O Retorno Desejado
Nesta semana vivemos os instantes finais de um longo processo de golpe de estado na forma da lei, tal qual o estado de exceção típico dos regimes democráticos com conotação conservadora e viés autoritário. Seja qual for a decisão, muito embora as cartas já pareçam estar marcadas para o desfecho em favor do impedimento da Presidenta Dilma, queremos refletir sobre o legado da institucionalização do PT no interior da máquina do Estado em suas diferentes esferas de ação.
As ações dos movimentos sociais combativos e propositivos dos anos 1980 contribuíram para a consagração de inúmeros direitos na constituição de 1988. Durante a experiência democrática no decorrer dos anos 1990, observou-se o fenômeno de arrefecimento da ação dos movimentos sociais associado ao fato de que parte das suas lideranças passaram a integrar o quadro burocrático do aparelho do Estado. Em outras palavras houve um processo gradual no decorrer dos anos 1990 e intenso nos anos 2000 de institucionalização de parte da militância e das lideranças dos movimentos sociais.
A atuação destes atores sociais no interior do Estado proporcionou a oportunidade da estruturação de políticas públicas voltadas ao processo de inclusão social e distribuição de renda. Avanços foram notados na redução da pobreza e ampliação do acesso à saúde e educação, principalmente no nível superior com a ampliação das universidades federais, o PROUNE e o FIES. Foi muito comum encontrarmos em sala de aula alunos que representavam a primeira geração da família a ocupar os bancos da universidade.

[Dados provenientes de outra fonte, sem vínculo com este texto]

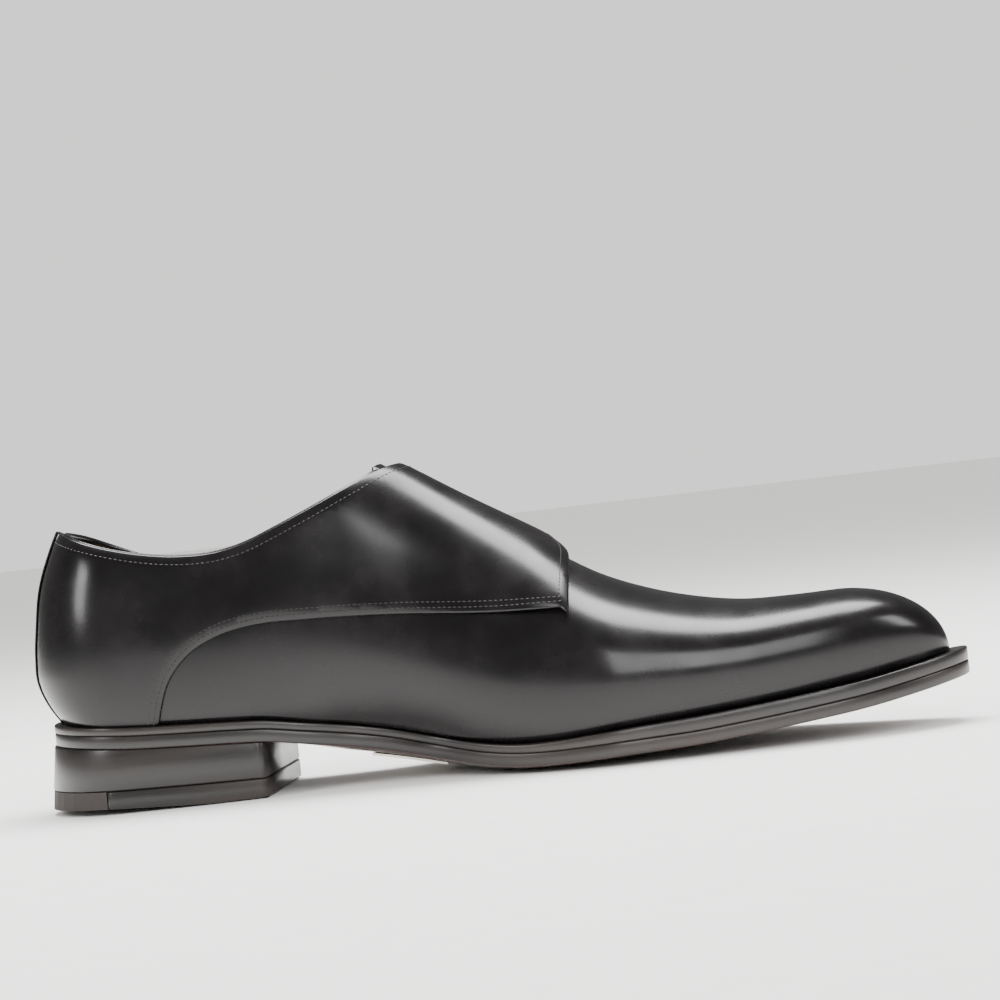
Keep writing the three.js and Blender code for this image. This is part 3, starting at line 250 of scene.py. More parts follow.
@dataclass(frozen=True)
class Last:
    """The form the shoe was made over, with the sole's line under it."""

    sole_length: float = 305.0
    heel_length: float = 78.0
    heel_height: float = 22.6
    heel_flare: float = 3.6
    rest_length: float = 20.0
    breast_hollow: float = 4.0
    outsole_thickness: float = 4.3
    welt_thickness: float = 2.4
    forefoot_welt: float = 1.6
    toe_spring: float = 14.5
    sole_crown: float = 2.8
    ball_width: float = 93.5
    instep_height: float = 83.0
    back_height: float = 62.8
    length: float = 299.5
    heel_radius: float = 31.0
    toe_run: float = 54.5
    toe_drop: float = 34.0
    ridge_share: float = 0.7
    gap: float = 0.3
    collar_blend: float = 8.0

    @property
    def heel_back(self) -> float:
        """x of the heel's back edge."""
        return self.rest_length / 2 - self.heel_length + self.breast_hollow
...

Com a migração das lideranças dos movimentos sociais para a burocracia do Estado, abriu-se, no entanto, um espaço para iniciativas de cunho conservador junto às bases da população. No decorrer dos anos 1990 parte do espaço deixado pela militância e lideranças dos movimentos sociais foram ocupados por um cem número de Organizações Não Governamentais (Ong’s) e Fundações que passaram a realizar inúmeros projetos sociais com financiamentos nacionais e internacionais oriundos dos mais variados setores da economia. Nos anos 2000 assistimos um grande investimento por parte dos empresários nas iniciativas inerentes à Responsabilidade Social Empresarial (RSP).
No bojo da proliferação de Fundações, Ong’s e RSP, percebemos a incorporação das propostas, projetos e metodologias sociais alinhadas com uma perspectiva emancipadora em relação ao exercício da cidadania e o acesso aos direitos, pelos setores mais conservadores da sociedade. Assim, as metodologias libertadoras foram incorporadas por uma ação conservadora, e transformaram-se em práticas assistencialistas e tuteladas pelos princípios da lógica capitalista no lugar de questioná-la em busca da transformação social. Observamos, assim, uma ação ideológica no sentido de refrear o processo de reflexão crítica em relação às contradições do modo de produção capitalista, cuja síntese pode ser encontrada nos princípios preconizados nos programas de empreendedorismo.
Diante do duro golpe que as forças mais conservadoras estão realizando para assumir a direção do Estado, uma parte expressiva das lideranças incrustadas em sua ordem burocrática será deslocada e possivelmente voltará para sua base social originária. Esperamos que este retorno permita uma reconquista do espaço deixado nos movimentos sociais, principalmente no momento em que se faz necessário organização, mobilização e luta para manter as conquistas dos direitos sociais no campo da saúde, educação, trabalho, previdência social, diversidade sexual e tantos outros. Um possível retorno da militância e das lideranças junto aos movimentos sociais pode implicar uma possibilidade de aglutinação e organização em torno de princípios emancipatórios e de transformação da ordem social, ou seja: o retorno para o lugar de onde não deveriam ter saído.